Co-operative faces milk powder dilemma but chief executive confident dairying in good stead for 5-10 years.

Fonterra's top executives will have plenty to think about early next year when they devise the co-operative's next three-year business plan.

Uppermost in their minds will be the rampant demand for milk powder, particularly from Fonterra's biggest customer, China.

They will also need to take a long, hard look at the widening price gap between milk powder and the more value-added products and consider whether it is a passing phase or something a little more permanent.

Fonterra is treating it as an aberration, but if powder continues to command a big premium over the more elaborately transformed products of cheese and casein, things could change.


Fonterra has already invested heavily in milk powder production. In Canterbury, it has installed the Godzilla of all driers - capable of cranking out 30 tonnes of milk powder an hour. At Pahiatua, in the northern Wairarapa, it plans to install another Darfield-sized drier at a cost of $235 million.

In a season update last week, Fonterra said the divergence in the price of milk powder relative to other dairy products had forced it to cut its dividend and earnings forecasts for the 2013/14 year.

Fonterra also said its earnings before interest and tax would fall to about $500 million to $600 million in the July 31, 2014 year, down from $1 billion a year earlier, mostly because of higher costs to the co-operative imposed by strong dairy prices. The dividend cut came at a time when everything looked to be rosy for Fonterra, but the co-operative is a complex beast, even at the best of times.

High milk powder prices generally translate into higher farmgate milk prices, but high farmgate milk prices put downward pressure on Fonterra's dividend because they represent an added input cost in the making of products like cheese and casein.

The simple disparity between the two main product streams has blown a gaping $800 million hole in Fon-terra's profit and loss account.

As it stands, about 70 per cent of Fonterra's production is powder and 30 per cent is the value-added products like cheese and casein.

12 Dec, 2013 11:27am
2 minutes to read

"If this is the new reality, should this be 70/30, or should it be 95/5," chief executive Theo Spierings said in an interview.

Despite last week's setback for the dividend, farmers will still be looking at a record year for the total payout and production, if conditions persist.

But strong dairy prices have not gone unnoticed in other markets, so economists expect major northern hemisphere players to ramp up production next year, which could bring pressure to bear through increased supply.

Spierings said the northern hemisphere markets were more inward looking, and geared for domestic production. In the United States and Europe, the ratio of powder manufacture to cheese and butter was the reverse what it is in New Zealand.

"Yes, there will be more milk, but the question is: Who has the assets to cope with the extra demand for milk powder.

"It's mainly us, and possibly Australia, so I would expect milk prices to be strong for a longer period of time," Spierings said.

While last week's announcement came as a shock to many, BNZ economist Doug Steel said the fact that Fonterra was struggling to keep up with demand for its powder is "kind of a good problem to have".
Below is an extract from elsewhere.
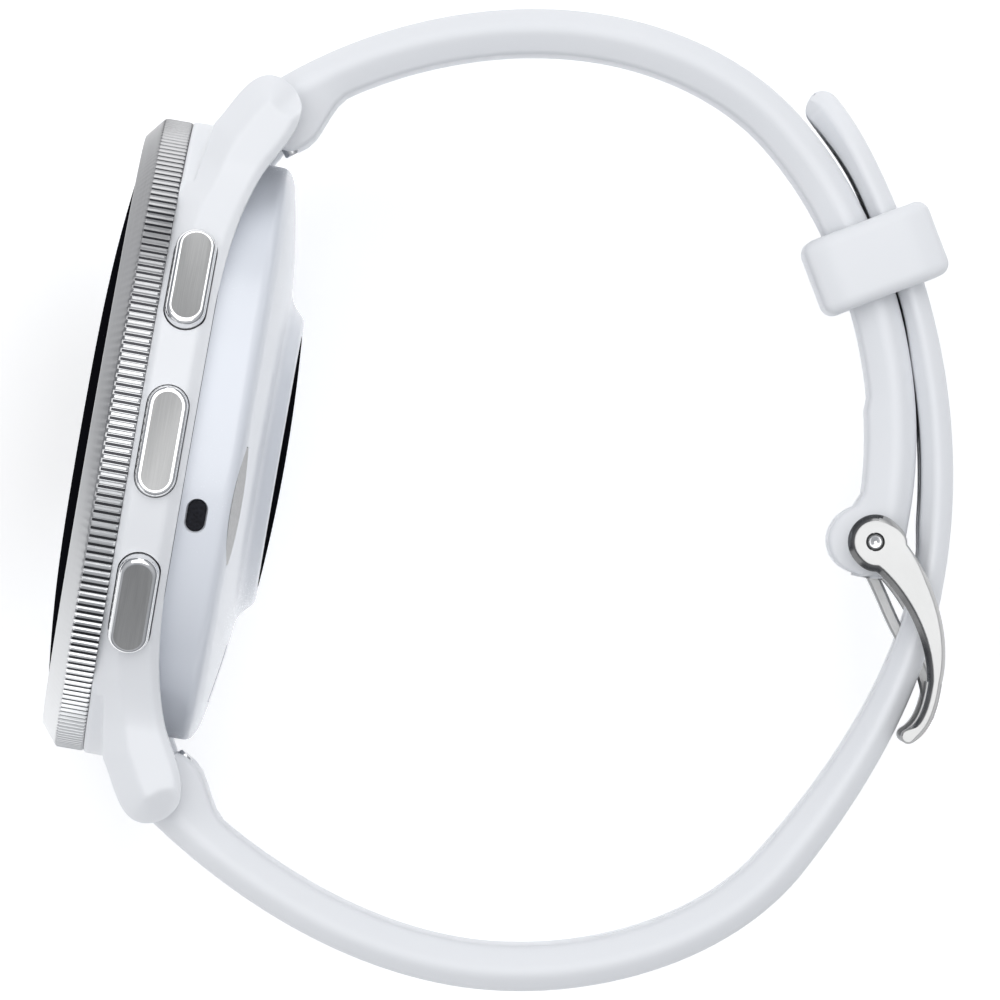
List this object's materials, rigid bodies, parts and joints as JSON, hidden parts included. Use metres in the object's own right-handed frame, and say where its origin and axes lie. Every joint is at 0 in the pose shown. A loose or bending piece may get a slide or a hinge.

Steel said Fonterra would need to make a call on whether the market dynamic was going to be a permanent fixture or a passing fad.

Economists said the price gap reflected a developing markets story that was starting to show up in other commodities, where the product in its more basic form was attracting higher prices than elaborately transformed goods. Steel said a case in point was meat, where a full carcass can attract more value than specialised cuts.

"You can in some ways liken it, in the bigger picture, to New World versus the Old World, or East versus West," Steel said.

He said the strong growth in developing markets for powder for use in infant formula was in stark contrast to slower growing, mature markets and inwardly focused, northern hemisphere markets for cheese and butter.

ASB Bank chief economist Nick Tuffley said the market was giving Fonterra a strong price signal to invest in more milk powder producing facilities but that projects like Darfield and Pahiatua are capital intensive and have long lead times.

Spierings said that while the issue of product mix would be a big question for the co-operative to face, the outlook for the New Zealand dairy industry remained positive. "Dairy is going to be strong for the next five to 10 years," he said. "Easily."